WHAT YOU WILL DO
Copy out each line that includes the word "OpenSCAD".
## Start
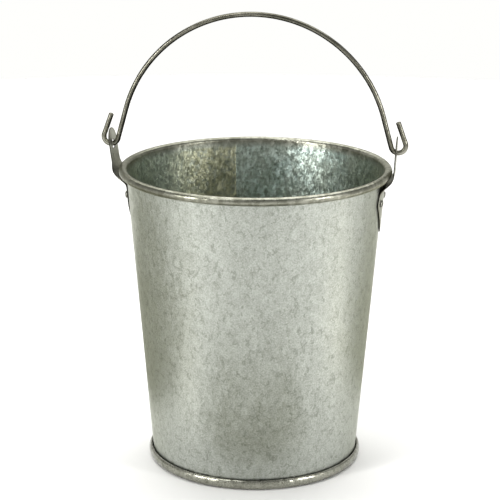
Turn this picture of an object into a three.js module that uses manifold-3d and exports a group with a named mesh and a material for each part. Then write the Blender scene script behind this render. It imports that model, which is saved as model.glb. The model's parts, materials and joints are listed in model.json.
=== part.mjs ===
// Small galvanised florist bucket: a rolled sheet-steel cone with a wired rim, a stamped base whose
// edge is rolled up as the foot ring, two riveted ears, and a wire bail that swings in them.
// Millimetres, +Z up. The origin is the centre of the foot, on the surface the bucket stands on.
// The ears stand on the X axis, and the bail swings about a line along X through their holes.

import * as THREE from "three";
import { mergeVertices } from "three/addons/utils/BufferGeometryUtils.js";
import Module from "manifold-3d";

const { clamp, degToRad, lerp, smoothstep } = THREE.MathUtils;

// ---------------------------------------------------------------- driving dimensions
const HEIGHT = 127; // foot to the top of the rim
const RIM_R = 57; // outside of the rim bead
const BEAD_R = 1.7; // section radius of the rim bead
const TAPER = degToRad(4.75); // lean of the wall
const SHEET = 0.35; // thickness of the body and base sheet
const FIT_GAP = 0.15; // between sheets that lie on each other
const RIM_WIRE_R = 1.1; // wire inside the rim bead
const CURL_END = degToRad(-126); // where the curled edge stops beside the wall

const FLOOR_Z = 4.6; // top face of the floor
const FLOOR_BEND = 1.1; // rounding between the floor and its skirt
const FOOT_R = 45.6; // outside of the foot ring
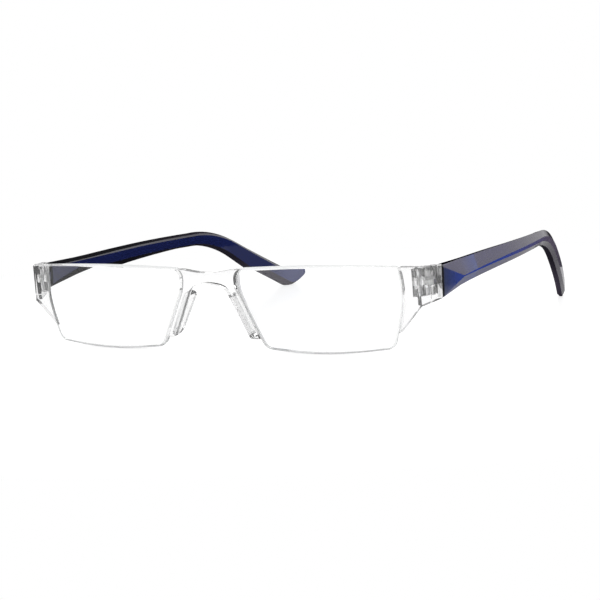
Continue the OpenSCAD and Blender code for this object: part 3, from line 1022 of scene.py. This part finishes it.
class GLASSES_OT_lenses(bpy.types.Operator):
    """Builds both lenses with their real curves and a rounded, polished edge"""

    bl_idname = "glasses.lenses"
    bl_label = "Lenses"

    def execute(self, context):
        own = context.scene.glasses_lens
        materials = [
            clear_plastic("Lens plastic", own.colour, ior=1.586, ripple=0.0, density=2.0),
            # Painted shade in part: the grey edge draws the lens outline, beside the scatter of its ground
            # finish.
            shaded_soft_edge("Lens edge", own.shaded_edge_colour, clear=0.2),
            shaded_soft_edge("Lens side", own.shaded_edge_colour, clear=0.6, cover=own.side_cover),
        ]
        rings = lens_rings(own)
        edge_rows = range(len(SURFACE_ROWS), len(SURFACE_ROWS) + EDGE_STEPS)
        for side_name, side in SIDES:
            bm = bmesh.new()
            mirrored = [[Vector((side * p.x, p.y, p.z)) for p in ring] for ring in rings]
            for edges in loft(bm, mirrored, edge_rows):
                cap = bmesh.ops.edgeloop_fill(bm, edges=edges)["faces"]
                bmesh.ops.poke(bm, faces=cap)
            self.grind_foot(bm)
            self.mark_sides(bm)
            finished(f"lens_shell_{side_name}", bm, "front", materials, [f"lens_{side_name}"])
        return {"FINISHED"}

    def grind_foot(self, bm):
        """Grinds the flat that the lens stands on."""
        cut(bm, (0, 0, 0), (0, 0, -1), clear_outer=True)
        open_edges = [e for e in bm.edges if e.is_boundary]
        for face in bmesh.ops.holes_fill(bm, edges=open_edges)["faces"]:
            face.material_index = 1

    def mark_sides(self, bm):
        """Gives the sides of the edge the third material, because they are polished and hard to see."""
        bmesh.ops.recalc_face_normals(bm, faces=bm.faces)
        for face in bm.faces:
            if face.material_index and abs(face.normal.x) > 0.5 * (1 - abs(face.normal.y)):
                face.material_index = 2


class GLASSES_OT_bridge(bpy.types.Operator):
    """Builds the bridge with rounded moulded edges"""

    bl_idname = "glasses.bridge"
    bl_label = "Bridge"

    def execute(self, context):
        own = context.scene.glasses_front
        bm = bevelled_copy("bridge", own.rounding, crease=25, soft_edges=True)
        materials = front_materials(own, "Bridge plastic", own.bridge_milk)
        even_normals(finished("bridge_moulding", bm, "front", materials, ["bridge"]))
        return {"FINISHED"}


class GLASSES_OT_nose_rests(bpy.types.Operator):
    """Builds both nose rests with rounded edges"""

    bl_idname = "glasses.nose_rests"
    bl_label = "Nose rests"

    def execute(self, context):
        own = context.scene.glasses_front
        materials = front_materials(own, "Nose rest plastic", own.rest_milk)
        for side_name, _ in SIDES:
            node = f"nose_rest_{side_name}"
            bm = bevelled_copy(node, own.rounding, crease=25, soft_edges=True)
            even_normals(finished(f"nose_fin_{side_name}", bm, "front", materials, [node]))
        return {"FINISHED"}


class GLASSES_OT_endpieces(bpy.types.Operator):
    """Builds both end pieces with rounded edges, the hinge slot and the screw bore"""

    bl_idname = "glasses.endpieces"
    bl_label = "End pieces"

    def execute(self, context):
        own = context.scene.glasses_front
        materials = front_materials(own, "End piece plastic", own.end_milk, ears=own)
        # Their edges are finer than those of the bridge.
        rounding = 0.6 * own.rounding
        for side_name, _ in SIDES:
            node = f"endpiece_{side_name}"
            bm = bevelled_copy(node, rounding, crease=30, soft_edges=True)
            even_normals(finished(f"end_moulding_{side_name}", bm, "front", materials, [node]))
        return {"FINISHED"}


class GLASSES_OT_screws(bpy.types.Operator):
    """Builds both hinge screws with broken edges"""

    bl_idname = "glasses.screws"
    bl_label = "Hinge screws"

    def execute(self, context):
        own = context.scene.glasses_screw
        materials = [steel("Screw steel", own.colour)]
        for side_name, _ in SIDES:
            node = f"hinge_screw_{side_name}"
            bm = bevelled_copy(node, own.rounding, crease=40)
            even_normals(finished(f"screw_{side_name}", bm, "front", materials, [node]))
        return {"FINISHED"}


class GLASSES_OT_temples(bpy.types.Operator):
    """Builds both temples with polished ridges"""

    bl_idname = "glasses.temples"
    bl_label = "Temples"

    def execute(self, context):
        own = context.scene.glasses_temple
        materials = [blue_plastic("Temple plastic", own)]
        for side_name, side in SIDES:
            node = f"temple_{side_name}"
            bm = bevelled_copy(node, own.rounding, crease=14, join=True)
            # Cut across where the painted light of the tail starts to pale, so that the painted colour can
            # change there.
            cut(bm, (0, own.tail_start, 0), (0, 1, 0))
            paint_facet_light(bm, side, own)
            even_normals(finished(f"temple_blade_{side_name}", bm, node, materials, [node]))
        return {"FINISHED"}


# Stage


FLOOR_RADIUS = 2.0
# The floor lies just below the flats that the glasses stand on.
FLOOR_GAP = 0.00002
# Lengths over which the white table ends behind the glasses and beside them.
TABLE_BACK_BORDER = 0.006
TABLE_SIDE_BORDER = 0.03
# Share of the dark room that polished faces see in the table too.
ROOM_SHARE = 0.5
# Heights of a ray's direction: where the dark band at the horizon ends, and over which it fades.
HORIZON_END = 0.02
HORIZON_BORDER = 0.1
# Point that the lamps are aimed at.
LAMP_TARGET = (0, 0, 0.01)
# Width of the camera's sensor, in millimetres.
SENSOR_WIDTH = 36.0


class GLASSES_OT_stage(bpy.types.Operator):
    """Builds the floor, the lamps, the surroundings and the camera"""

    bl_idname = "glasses.stage"
    bl_label = "Stage"

    def execute(self, context):
        own = context.scene.glasses_stage
        scene = context.scene
        self.floor(scene, own)
        self.surroundings(scene, own)
        self.lamp(scene, "Top lamp", place=(0.1, -0.1, 0.9), size=0.8, power=2.2)
        self.lamp(scene, "Left lamp", place=(1.0, -0.3, 0.5), size=0.6, power=2.0)
        self.lamp(scene, "Right lamp", place=(-0.7, -0.7, 0.6), size=0.6, power=1.6)
        self.camera(scene, own)
        scene.view_settings.view_transform = "Standard"
        return {"FINISHED"}

    def floor(self, scene, own):
        bm = bmesh.new()
        bmesh.ops.create_circle(bm, cap_ends=True, radius=FLOOR_RADIUS, segments=96)
        mesh = bpy.data.meshes.new("Floor")
        bm.to_mesh(mesh)
        bm.free()
        floor = bpy.data.objects.new("Floor", mesh)
        scene.collection.objects.link(floor)
        floor.location.z = -FLOOR_GAP
        floor.data.materials.append(self.floor_white(own))

    def floor_white(self, own):
        """A pale floor that looks white to the camera, and to polished faces like a table in a dark room."""
        made, graph = new_material("Floor white")
        through, mirrored = graph.rays()
        seen = through.maximum(mirrored)
        tone = graph.mix(seen, own.floor_colour, own.seen_floor_colour)
        matt = graph.principled({"Base Color": tone, "Roughness": 0.3, "IOR": 1.12})
        near = graph.node("ShaderNodeAddShader", None, {0: matt, 1: graph.glow(own.floor_glow * seen)})
        # Away from the glasses the floor fades into the white surroundings.
        place = graph.place()
        reach = graph.node("ShaderNodeVectorMath", {"operation": "LENGTH"}, {0: place}, "Value")
        fade = reach.rise(own.fade_start, own.fade_length) * through
        pale = graph.blend(fade, near, graph.glow(1.0))
        # Polished faces see the dark room beyond the edge of the white table.
        across, along, _ = graph.split(place)
        behind = along.rise(own.table_depth, TABLE_BACK_BORDER)
        beside = abs(across).rise(own.table_half_width, TABLE_SIDE_BORDER)
        dark = behind.maximum(beside).maximum(ROOM_SHARE) * mirrored
        graph.finish(graph.blend(dark, pale, graph.glow(own.room_level)))
        return made

    def surroundings(self, scene, own):
        world = bpy.data.worlds.new("Surroundings")
        world.use_nodes = True
        scene.world = world
        graph = Graph(world.node_tree)
        through, mirrored = graph.rays()
        height = graph.split(graph.node("ShaderNodeTexCoord", None, None, "Generated"))[2]
        # Polished faces see white softboxes above a dark band at the horizon.
        boxes = own.room_level + (1.0 - own.room_level) * height.rise(HORIZON_END, HORIZON_BORDER)
        level = own.daylight + mirrored * (boxes - own.daylight)
        strength = level + through * (1.0 - level)
        back = graph.node("ShaderNodeBackground", None, {"Color": (1, 1, 1), "Strength": strength})
        graph.node("ShaderNodeOutputWorld", None, {"Surface": back})

    def lamp(self, scene, name, place, size, power):
        data = bpy.data.lights.new(name, "AREA")
        data.shape = "DISK"
        data.size = size
        data.energy = power
        lamp = bpy.data.objects.new(name, data)
        lamp.location = place
        lamp.rotation_euler = (Vector(place) - Vector(LAMP_TARGET)).to_track_quat("Z", "Y").to_euler()
        scene.collection.objects.link(lamp)

    def camera(self, scene, own):
        data = bpy.data.cameras.new("Camera")
        data.lens = own.lens
        data.sensor_width = SENSOR_WIDTH
        camera = bpy.data.objects.new("Camera", data)
        turn = Euler((math.pi / 2 - own.elevation, 0, own.azimuth)).to_matrix()
        turn = turn @ Matrix.Rotation(own.roll, 3, "Z")
        place = Vector(own.target) + turn @ Vector((0, 0, own.distance))
        camera.matrix_world = Matrix.Translation(place) @ turn.to_4x4()
        scene.collection.objects.link(camera)
        scene.camera = camera


# Panel


OPERATORS = (
    GLASSES_OT_lenses,
    GLASSES_OT_bridge,
    GLASSES_OT_nose_rests,
    GLASSES_OT_endpieces,
    GLASSES_OT_screws,
    GLASSES_OT_temples,
    GLASSES_OT_stage,
)


class GLASSES_PT_panel(bpy.types.Panel):
    """Lists the pieces of the glasses"""

    bl_idname = "GLASSES_PT_panel"
    bl_label = "Reading glasses"
    bl_space_type = "VIEW_3D"
    bl_region_type = "UI"
    bl_category = "Glasses"

    def draw(self, context):
        for operator in OPERATORS:
            self.layout.operator(operator.bl_idname)


SETTINGS = {
    "glasses_lens": LensSettings,
    "glasses_front": FrontSettings,
    "glasses_screw": ScrewSettings,
    "glasses_temple": TempleSettings,
    "glasses_stage": StageSettings,
}
CLASSES = (*SETTINGS.values(), *OPERATORS, GLASSES_PT_panel)


def register():
    for cls in CLASSES:
        bpy.utils.register_class(cls)
    for name, cls in SETTINGS.items():
        setattr(bpy.types.Scene, name, bpy.props.PointerProperty(type=cls))


def unregister():
    for name in SETTINGS:
        delattr(bpy.types.Scene, name)
    for cls in reversed(CLASSES):
        bpy.utils.unregister_class(cls)


def main():
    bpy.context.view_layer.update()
    register()
    for operator in OPERATORS:
        group, call = operator.bl_idname.split(".")
        getattr(getattr(bpy.ops, group), call)()


if __name__ == "__main__":
    main()
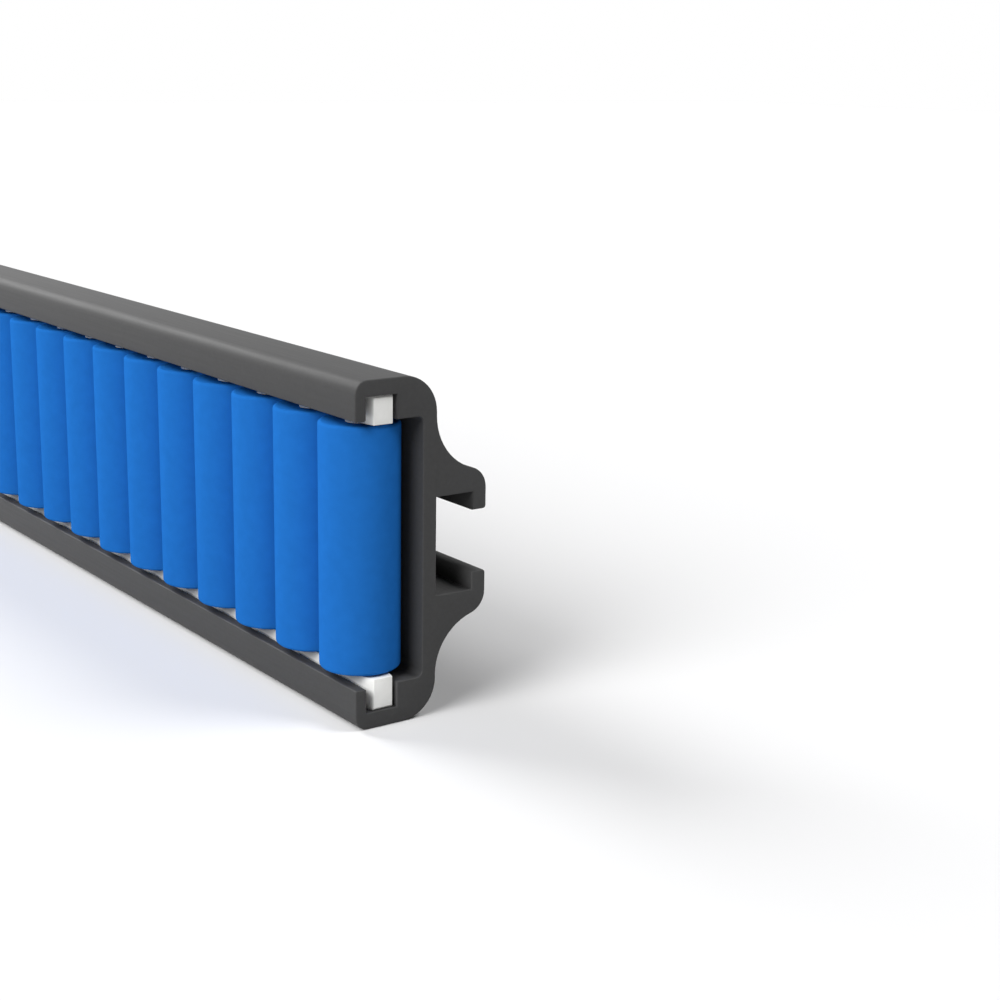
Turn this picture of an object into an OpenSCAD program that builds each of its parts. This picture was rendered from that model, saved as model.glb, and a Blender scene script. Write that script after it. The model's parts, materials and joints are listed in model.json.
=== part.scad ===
// Roller track: a C-section plastic profile standing on edge, lined with upright plain rollers.
// Each roller turns on a steel pin held top and bottom by a moulded end block in the profile.
// Frame: X runs along the track, +Y is the mounting side and +Z is up. The origin lies on the
// bottom face, below the middle of the row of roller axes.

/* [Profile] */
// Overall height of the profile
profile_h = 100; // [96:0.5:110]
// Thickness of the four lip and groove side walls
lip_t = 3.55; // [3:0.05:4.5]
// Clear width of the two block grooves
groove_w = 10.1; // [9.7:0.05:11]
// Wall between a groove and the outside
shell_t = 4.75; // [3.5:0.05:5]
// Height of the bottom front lip
bottom_lip_h = 12; // [10.5:0.05:12.5]
// Height of the top front lip
top_lip_h = 11.45; // [10.5:0.05:12]
// Rounding on the two lip edges
lip_edge = 0.5; // [0.3:0.05:1]
// Height of the thick part behind the bottom groove
bottom_rail_h = 12.25; // [11.5:0.05:13]
// Height of the thick part behind the top groove
top_rail_h = 11.8; // [11.5:0.05:13]
// Thickness of the web behind the rollers
web_t = 4.6; // [4:0.1:8]
// Outer rounding on the two back corners
back_r = 11; // [6:0.5:12]
// Rounding on the two outer front edges
front_r = 3.9; // [1:0.1:4.5]

/* [Mounting slot] */
// Clear height inside the slot
slot_h = 29; // [24:0.1:30]
// Opening between the two hooks
slot_open = 18.3; // [14:0.1:20]
// Depth of the slot from the web to the hooks
slot_depth = 12.4; // [9:0.1:14]
// Thickness of each hook
hook_t = 4.65; // [4:0.05:7]

/* [Rollers] */
// Distance between neighbouring rollers
roller_pitch = 25.4; // [24.8:0.1:28]
// Space between neighbouring rollers
roller_gap = 2; // [1:0.1:4]
// Rounding on the roller rims
roller_edge = 1.2; // [0.5:0.1:1.5]
// Space between the rollers and the web
rear_gap = 1; // [0.5:0.05:3]

/* [Pins and end blocks] */
// Pin diameter
pin_d = 6; // [5:0.1:6.8]
// Radial running clearance of a roller on its pin
pin_fit = 0.08; // [0.03:0.01:0.1]
// Height of a bottom end block, from the groove floor
bottom_block_h = 9.3; // [8.9:0.05:10.6]
// Height of a top end block, from the groove ceiling
top_block_h = 8.2; // [7.8:0.05:9.5]
// Play across the groove beside an end block
block_play = 1.85; // [1:0.05:2.2]
// Shortfall of an end block against the roller pitch
block_gap = 0.4; // [0.3:0.05:1.5]
// Width of the narrowed ends of an end block
block_end_w = 6.1; // [5:0.05:8]
// Length of the taper at each end of a block
block_taper = 4; // [3:0.1:6]
// Depth of the pin seat in a block
seat_depth = 6.4; // [5:0.1:7]

/* [Hidden] */
roller_n = 14;
// Length added by the blocks standing in the profile ends
end_inset = 0.8;
profile_l = roller_n * roller_pitch - block_gap + 2 * end_inset;
block_w = groove_w - block_play;
groove_back_y = lip_t + groove_w;
axis_y = groove_back_y - block_w / 2;
roller_d = roller_pitch - roller_gap;
web_y = axis_y + roller_d / 2 + rear_gap;
back_y = web_y + web_t;
hook_in_y = back_y + slot_depth;
hook_out_y = hook_in_y + hook_t;
mid_z = profile_h / 2;
// Large hollow curve below and above the slot and the round nose of each hook
sweep_r = 17;
nose_r = 6.5;
nose_drop = 0.9;
nose_z = mid_z - slot_h / 2 - nose_drop;
sweep_dy = back_y + sweep_r - hook_out_y + nose_r;
sweep_dz = sqrt(pow(sweep_r + nose_r, 2) - pow(sweep_dy, 2));
sweep_z = nose_z - sweep_dz;
sweep_a = 90 + asin(sweep_dy / (sweep_r + nose_r));
// The back corner always ends below the hollow curve
back_corner_r = min(back_r, sweep_z - 0.2);
corner_r = 1.8;
tip_r = 0.9;
// Vertical stack from the groove floor: block, collar, roller, collar, block
collar_h = 0.35;
collar_d = pin_d + 2.1;
axial_gap = 0.15;
foot_chamfer = 0.7;
bottom_block_z = shell_t;
top_block_z = profile_h - shell_t;
roller_z = bottom_block_z + bottom_block_h + collar_h + axial_gap;
roller_l = top_block_z - top_block_h - collar_h - axial_gap - roller_z;
pin_end_gap = 0.3;
pin_chamfer = 0.5;
seat_offset = axial_gap + seat_depth;
pin_l = roller_l + 2 * seat_offset - pin_end_gap;

// Roller positions count from the +X end
function station_x(i) = (roller_n / 2 - i + 0.5) * roller_pitch;

// Points on an arc in the section plane
function arc(cy, cz, r, a0, a1, n) =
  [for (k = [0:n]) [cy + r * cos(a0 + (a1 - a0) * k / n), cz + r * sin(a0 + (a1 - a0) * k / n)]];

function mirrored(pts) =
  [for (k = [len(pts) - 1:-1:0]) [pts[k][0], profile_h - pts[k][1]]];

// Half of the section, from the middle of the web face round to the slot floor
function half_section(lip_h, rail_h) = concat(
  arc(web_y - corner_r, rail_h + corner_r, corner_r, 360, 270, 5),
  [[groove_back_y, rail_h]],
  [[groove_back_y, shell_t]],
  [[lip_t, shell_t]],
  arc(lip_t - lip_edge, lip_h - lip_edge, lip_edge, 0, 90, 3),
  arc(lip_edge, lip_h - lip_edge, lip_edge, 90, 180, 3),
  arc(front_r, front_r, front_r, 180, 270, 5),
  arc(back_y - back_corner_r, back_corner_r, back_corner_r, 270, 360, 12),
  arc(back_y + sweep_r, sweep_z, sweep_r, 180, sweep_a, 12),
  arc(hook_out_y - nose_r, nose_z, nose_r, sweep_a - 180, 0, 8),
  arc(hook_out_y - tip_r, mid_z - slot_open / 2 - tip_r, tip_r, 0, 90, 3),
  [[hook_in_y, mid_z - slot_open / 2]],
  [[hook_in_y, mid_z - slot_h / 2]],
  [[back_y, mid_z - slot_h / 2]]
);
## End
EXERCISE ANSWER
Continue the OpenSCAD and Blender code for this object: part 3, from line 1022 of scene.py. This part finishes it.
Turn this picture of an object into an OpenSCAD program that builds each of its parts. This picture was rendered from that model, saved as model.glb, and a Blender scene script. Write that script after it. The model's parts, materials and joints are listed in model.json.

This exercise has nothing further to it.